Company hit with penalty last year; Google continues to deny requests to lift penalty.
Candy.com has a sweet (and expensive) domain name, one that helped it get instant credibility in the candy industry.
But apparently the site is lacking good search rankings due to a manual Google penalty — and that has led the company to lay off some employees.
Candy.com co-founder Greg Balestrieri posted in the Google product forum for Webmaster Central about the company’s struggles with Google for the past year:
I’m desperately looking for help with my reconsideration request with Google. A few years back we hired a SEO firm that did some bad link building for us. Last year in April our website was hit with a manual penalty and our search traffic dropped off almost entirely. Since that happened we have hired another company to help us remove the links and help with the reconsideration requests. We have removed almost 1000 links and kept well documented notes on Google docs of our attempt’s to remove other links, we also reported all this info in our attempts. We have made at least 1-2 reconsideration request each month since October with the exact same message coming back each time saying that we are are in violation (See Below), even though each month we did more and more work. Needless to say this is hurting our business so much we have had to lay off people. We want to get back on the right track with Google but not sure what we are doing wrong since the emails are the same each time with no clear direction.

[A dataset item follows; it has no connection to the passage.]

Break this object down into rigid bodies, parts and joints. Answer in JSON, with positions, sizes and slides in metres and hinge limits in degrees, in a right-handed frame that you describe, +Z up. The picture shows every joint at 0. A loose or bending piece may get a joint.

We even just recently was approved for Google Trusted Stores, we also spend quite a bit on AdWords each month. I just don’t understand how we could not be ranked for the keyword candy when our URL is candy.com (Candy Dot Com)!!! Any help or directions would be great. Thanks!
Balestrieri goes on to write about how the company was number one in Google for the term “candy” for over a year, but now isn’t ranked at all for the term.
I remember seeing the company ranked number one a while back, but I hadn’t paid attention again until seeing the post.
If any SEO experts out there want to weigh in, feel free to do so here or on the forum. Hopefully they can get the issue resolved with Google soon.